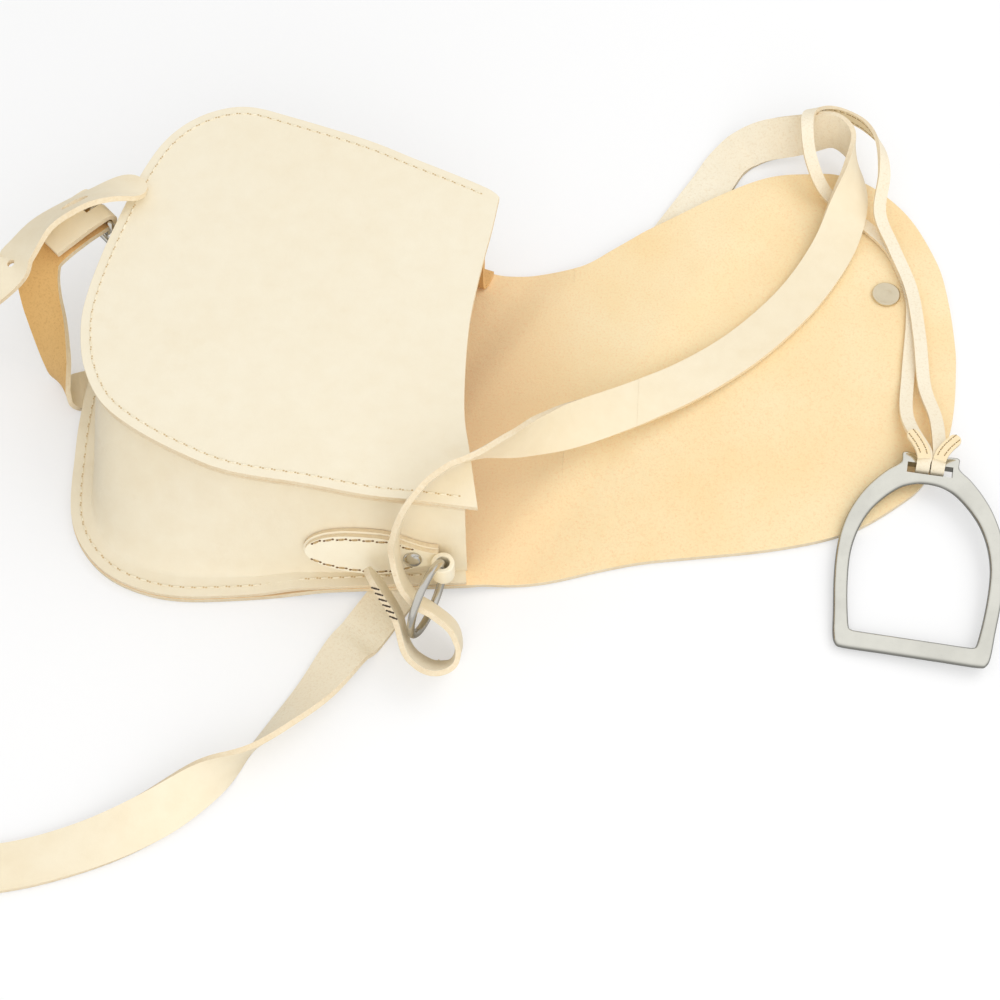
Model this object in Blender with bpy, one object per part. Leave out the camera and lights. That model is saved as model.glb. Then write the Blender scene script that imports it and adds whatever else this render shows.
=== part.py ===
"""A saddle-style shoulder bag of undyed leather, lying on its back with its flap thrown open.

Metres, +Z up. X runs from the bag's bottom to its mouth and on along the open flap, and Y runs
across the bag. The back panel rests on z = 0. Tables of places hold shares of the sizes above them.
"""
import math

import bmesh
import bpy
from mathutils import Matrix, Vector

# The bag's body
BODY_LENGTH = 0.200
BODY_WIDTH = 0.200
BODY_DEPTH = 0.060
PANEL_THICKNESS = 0.0027
GUSSET_THICKNESS = 0.0022
FLANGE_WIDTH = 0.008
FLANGE_BEND = 0.004
WALL_INSET = 0.0095
CLEARANCE = 0.0003
SHEET_CELL = 0.012
MERGE_DISTANCE = 0.00005

# The flap: a narrow bridge that stands up as the bag's mouth closes, then the flap itself.
# Its fold lines are also given as shares of length, for the tables of places.
FOLD_SHARE = 0.4925
TURN_SHARE = 0.829
FLAP_SHARE = 0.770
FOLD_X = FOLD_SHARE * BODY_LENGTH
FLAP_LENGTH = FLAP_SHARE * BODY_LENGTH
FLAP_WIDTH = BODY_WIDTH
CLOSED_GAP = 0.010
BRIDGE_LENGTH = BODY_DEPTH + CLOSED_GAP - PANEL_THICKNESS
TURN_X = FOLD_X + BRIDGE_LENGTH
NOTCH_DEPTH = 0.0045

# Straps
STRAP_WIDTH = 0.021
STRAP_THICKNESS = 0.0026
BAND_WIDTH = 0.0062
BAND_THICKNESS = 0.0018
STRAP_SLOT_LENGTH = 0.014
STRAP_SLOT_WIDTH = 0.006
STRAP_HOLE_RADIUS = 0.0018
TIP_LENGTH = 0.012
TIP_FLAT_SHARE = 0.04
STRAP_STEPS = 4

# Folds in the leather over what lies under it
LIFT_HALF_WIDTH = 0.024
LIFT_FLANK = 0.022
CAP_LIFT_RADIUS = 0.018

# Tabs, rings and rivets
TAB_LENGTH = 0.320 * BODY_LENGTH
TAB_HEIGHT = 0.0242
TAB_NECK = 0.010
TAB_THICKNESS = 0.0046
TAB_CLEARANCE = 0.0004
TAB_CENTRE_HEIGHT = 0.0232
EYE_X = 0.410 * BODY_LENGTH
EYE_BORE = 0.0030
EYE_RADIUS = 0.0052
EYE_LENGTH = 0.0112
EYE_STAND = 0.0032
TAB_SHOULDER_SHARE = 0.45
TAB_TIP_SHARE = 0.12
RING_RADIUS = 0.0168
RING_WIRE = 0.0018
NEAR_RING_YAW = math.radians(-20)
FAR_RING_YAW = math.radians(50)
RIVET_BACK_FROM_EYE = 0.0143
RIVET_CAP_RADIUS = 0.0042
RIVET_CAP_HEIGHT = 0.0024
RIVET_WALL_SHARE = 0.25
RIVET_SHANK_RADIUS = 0.0015
RIVET_BACK_HEIGHT = 0.0012

# Magnets
MAGNET_RADIUS = 0.007
MAGNET_HEIGHT = 0.0014
MAGNET_CAP_HEIGHT = 0.0010
MAGNET_SHANK_RADIUS = 0.002
PATCH_RADIUS = 0.015
PATCH_THICKNESS = 0.0014
FRONT_MAGNET_HEIGHT = 0.0020

# Stirrup
STIRRUP_WIDTH = 0.076
STIRRUP_HEIGHT = 0.104
STIRRUP_THICKNESS = 0.0046
STIRRUP_SLOT_WIDTH = 0.021
STIRRUP_SLOT_HEIGHT = 0.0055
STIRRUP_BAR = 0.006
STIRRUP_YAW = math.radians(-7)
STIRRUP_PITCH = math.radians(2.8)
STIRRUP_ROLL = math.radians(3)
STIRRUP_BEVEL = 0.0007
STIRRUP_TOP_SHARES = (1.5215, -0.1008)
BAND_APPROACH = 0.0084
BAND_BAR_CLEARANCE = 0.00045
BAND_TAB_SINK = 0.00025

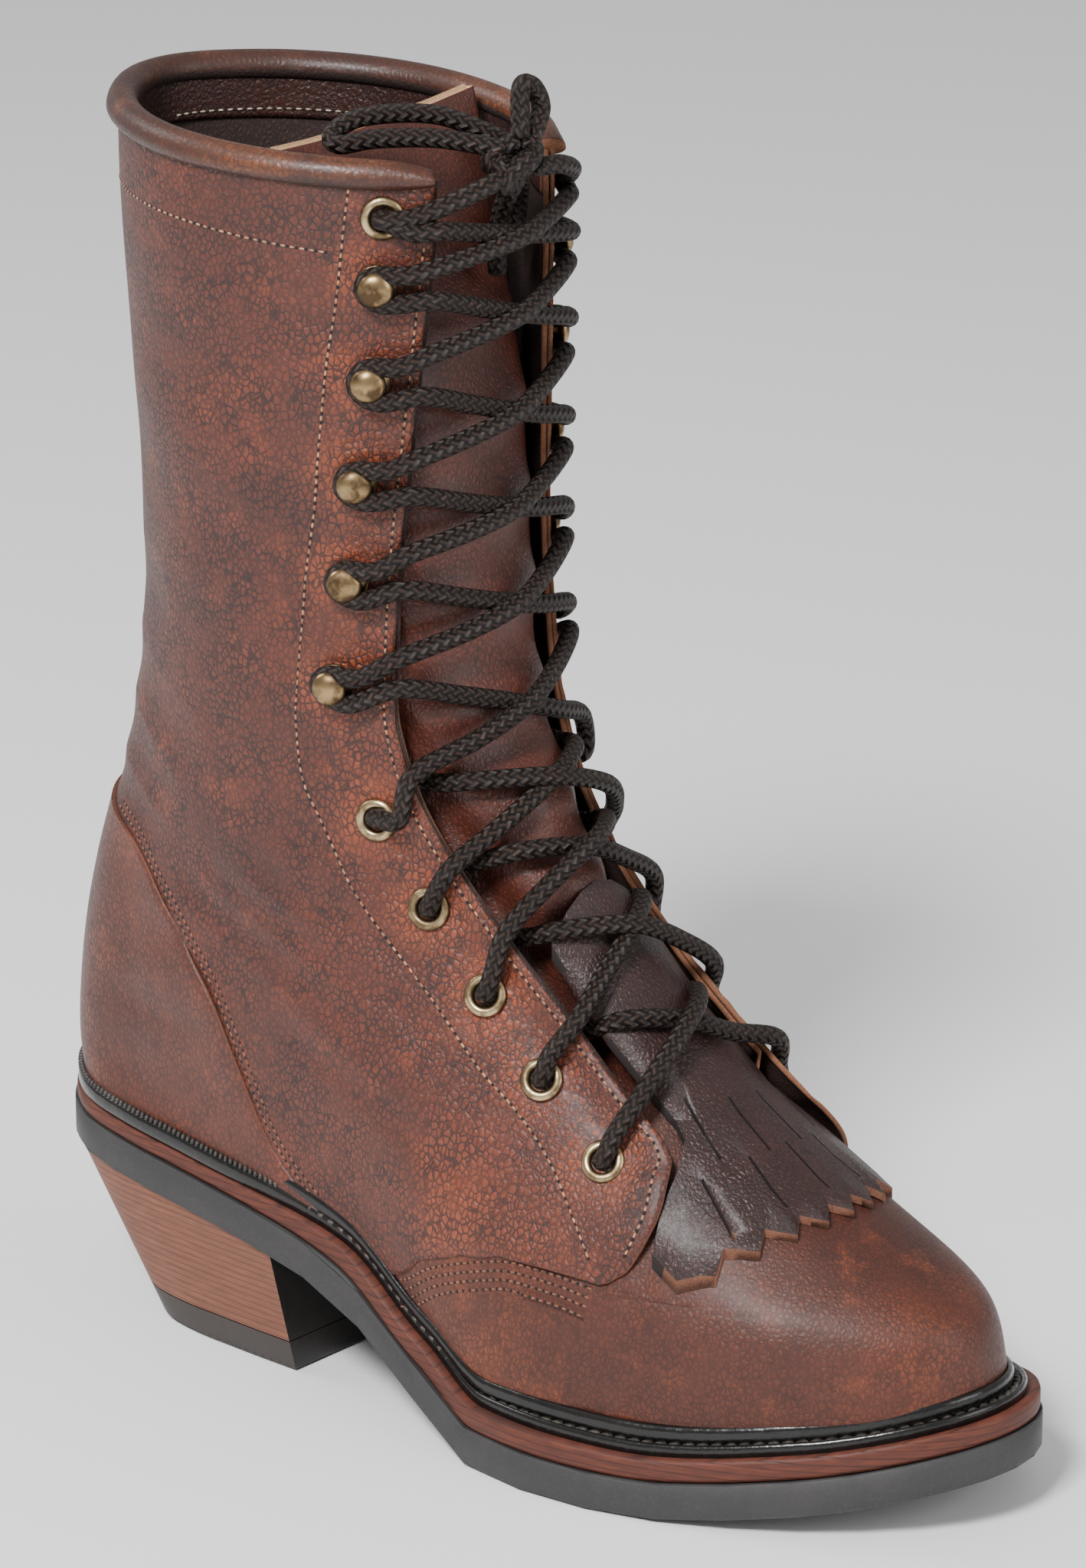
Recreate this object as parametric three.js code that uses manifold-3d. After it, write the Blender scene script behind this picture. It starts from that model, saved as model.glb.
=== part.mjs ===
// A right packer boot with a laced ten inch shaft, an underslung stacked heel and a lugged sole.
// Millimetres, +X to the toe, +Y to the inner (medial) side, +Z up.
// The origin is the centre of the heel's rest face, on the ground.
import * as THREE from "three";
import { mergeVertices } from "three/addons/utils/BufferGeometryUtils.js";
import Module from "manifold-3d";

const wasm = await Module();
wasm.setup();

// Sizes that set the boot
const SOLE_LENGTH = 292;
const SOLE_BACK = -62;
const BALL_WIDTH = 111;
const HEEL_HEIGHT = 45.5;
const TOE_SPRING = 14;
const UPPER_HEIGHT = 264;

// Layers of the sole
const OUTSOLE_THICK = 9.4;
const MIDSOLE_THICK = 3.8;
const WELT_THICK = 3.5;
const WELT_LIP = 3.4;
const WELT_LIP_WIDE = 2;
const INSOLE_THICK = 3;
const LUG_DEPTH = 3;
const MIDSOLE_INSET = 0.6;
const WELT_INSET = 1;
const GAP = 0.35;
const LIP_GAP = 0.7;

// Heel
const LIFT_THICK = 8;
const HEEL_REST_LENGTH = 65;
const HEEL_REST_WIDTH = 67;
const BREAST_AT = 0.315;
const HEEL_INSET = 1;

// Leather of the upper: how far each face lies from the shape given by the rings
const WALL_INSIDE = -2.1;
const VAMP_FACE = -0.5;
const QUARTER_FACE = 0.5;
const COUNTER_FACE = 1.4;
const BACKSTAY_WIDTH = 17;
const COLLAR_ROLL = 3.6;
const COLLAR_SKIRT = 3;
const COLLAR_LEATHER = 1.8;
const TONGUE_THICK = 2;
const TONGUE_TOP_AT = 33;
const TONGUE_FLARE = 0.09;
const TONGUE_TILT = 0.05;
const TONGUE_STANDS = 5;
const TONGUE_UNDER = -2.8;
const KILTIE_THICK = 1.8;
const KILTIE_HALF_WIDTH = 38;
const KILTIE_NECK = 18.6;
const KILTIE_REACH = 38.8;
const KILTIE_TUCK = 39.2;
const SLIT_ROWS = [
  { at: 3.8, reach: 16, count: 4 },
  { at: 16.8, reach: 25, count: 5 },
];
const KILTIE_TEETH = 9;
const SLIT_LENGTH = 14;
const SLIT_WIDTH = 0.8;

// Metal and lace
const EYELET_RADIUS = 5.4;
const EYELET_HOLE = 2.9;
const EYELET_BARREL = 3.4;
const EYELET_LIP = 1.1;
const HOOK_PLATE = 5.2;
const HOOK_HEAD = 4.3;
const HOOK_NECK = 2;
const HOOK_HEIGHT = 7.4;
const LACE_RADIUS = 2.2;
const KNOT_RADIUS = 5;

// Underside of the outsole from heel to toe: station along the sole, with its height as a share of
// the heel height and of the toe spring
const UNDERSIDE = [
  { at: 0, byHeel: 1, byToe: 0 },
  { at: 0.21, byHeel: 0.85, byToe: 0 },
  { at: 0.31, byHeel: 0.75, byToe: 0 },
  { at: 0.4, byHeel: 0.6, byToe: 0 },
  { at: 0.5, byHeel: 0.23, byToe: 0 },
  { at: 0.585, byHeel: 0, byToe: 0 },
  { at: 0.73, byHeel: 0, byToe: 0 },
  { at: 0.88, byHeel: 0, byToe: 0.39 },
  { at: 1, byHeel: 0, byToe: 1 },
];

// Outline of the sole: station, and the reach to the outer and inner side as shares of the ball width
const OUTLINE = [
  { at: 0.06, outer: 0.286, inner: 0.286 },
  { at: 0.13, outer: 0.344, inner: 0.344 },
  { at: 0.21, outer: 0.361, inner: 0.361 },
  { at: 0.31, outer: 0.372, inner: 0.372 },
  { at: 0.4, outer: 0.382, inner: 0.368 },
  { at: 0.5, outer: 0.419, inner: 0.374 },
  { at: 0.58, outer: 0.465, inner: 0.443 },
  { at: 0.66, outer: 0.482, inner: 0.504 },
  { at: 0.74, outer: 0.45, inner: 0.526 },
  { at: 0.82, outer: 0.377, inner: 0.503 },
  { at: 0.89, outer: 0.285, inner: 0.446 },
  { at: 0.94, outer: 0.192, inner: 0.37 },
];
const HEEL_ROUND = 0.34;
const TOE_ROUND = 0.277;
const TOE_SHIFT = 0.09;

// Width of the sole edge that stands out round the upper, by angle from the heel
const WELT_WIDTH = [
  { angle: 0, wide: 4.5 },
  { angle: 60, wide: 4.5 },
  { angle: 90, wide: 5 },
  { angle: 110, wide: 8 },
  { angle: 180, wide: 9 },
];

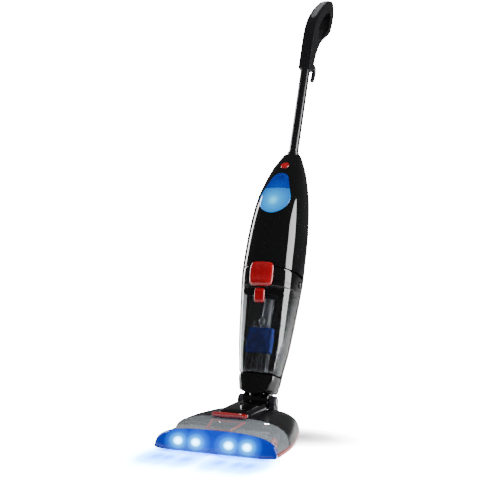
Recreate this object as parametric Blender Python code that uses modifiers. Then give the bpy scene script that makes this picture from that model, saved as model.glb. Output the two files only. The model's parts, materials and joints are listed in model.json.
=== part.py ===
"""Upright wet and dry floor washer, built as separate named pieces.

Metres, +Z up, +Y to the back, front of the floor head towards -Y.  The head
stands on the floor; the neck reclines on a cross pivot at the back of the
head, and the body turns on the neck about its own long axis.  Pieces of the
body are modelled upright in the body's own frame (origin on the pivot, local
Z up the body, local Y to its back) and are leant back by their parent empty.
"""
import math

import bmesh
import bpy
from mathutils import Vector

# Driving dimensions ---------------------------------------------------------
HEAD_FRONT_Y = -0.3887          # the lens's front edge, so that the box is centred on Y = 0
HEAD_WIDTH = 0.300
PIVOT_Y = 0.265                 # behind the front edge
PIVOT_Z = 0.075
LEAN = math.radians(21.5)       # how far the body leans back at rest
GAP = 0.0003                    # between pieces that touch
SEAM = 0.0010                   # from the body's mid plane to the back edges of its front covers
WALL = 0.0024                   # moulded shells
ARCH_POWER = 3.2                # squareness of the head's arched sections
CROSS = Vector((1, 0, 0))
UP = Vector((0, 0, 1))
BACK = Vector((0, 1, 0))

# Head: half width and crown height against the distance behind the front edge
HEAD_PLAN = [(0.0, 0.1490), (0.060, 0.1485), (0.112, 0.1450), (0.170, 0.1340),
             (0.249, 0.1120), (0.270, 0.1050), (0.284, 0.0900), (0.2935, 0.0600)]
HEAD_CROWN = [(0.0, 0.046), (0.022, 0.0530), (0.060, 0.0605), (0.104, 0.0665),
              (0.170, 0.0670), (0.240, 0.0620), (0.270, 0.0530), (0.2935, 0.0300)]
RIM_Z = 0.0125                  # lower edge of the window and of the rear cover
LENS_BACK = 0.0212
WINDOW_FRONT = 0.0225
WINDOW_BACK = 0.1040
COVER_FRONT = 0.1052
LAMP_X = (-0.084, -0.040, 0.040, 0.084)
ROLLER_Y = 0.060
ROLLER_Z = 0.0220
ROLLER_R = 0.0212
PULLEY_R = 0.0110                # on the roller
MOTOR_PULLEY_R = 0.0055
MOTOR_Y = 0.130
MOTOR_Z = 0.0290
WHEEL_Y = 0.2665
WHEEL_R = 0.0220
WHEEL_X = 0.0660
PIN_R = 0.0060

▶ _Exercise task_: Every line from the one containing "Recreate this object as parametric Blender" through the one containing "from mathutils import Vector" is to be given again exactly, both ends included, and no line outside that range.

▶ _Output for this exercise_:
Recreate this object as parametric Blender Python code that uses modifiers. Then give the bpy scene script that makes this picture from that model, saved as model.glb. Output the two files only. The model's parts, materials and joints are listed in model.json.
=== part.py ===
"""Upright wet and dry floor washer, built as separate named pieces.

Metres, +Z up, +Y to the back, front of the floor head towards -Y.  The head
stands on the floor; the neck reclines on a cross pivot at the back of the
head, and the body turns on the neck about its own long axis.  Pieces of the
body are modelled upright in the body's own frame (origin on the pivot, local
Z up the body, local Y to its back) and are leant back by their parent empty.
"""
import math

import bmesh
import bpy
from mathutils import Vector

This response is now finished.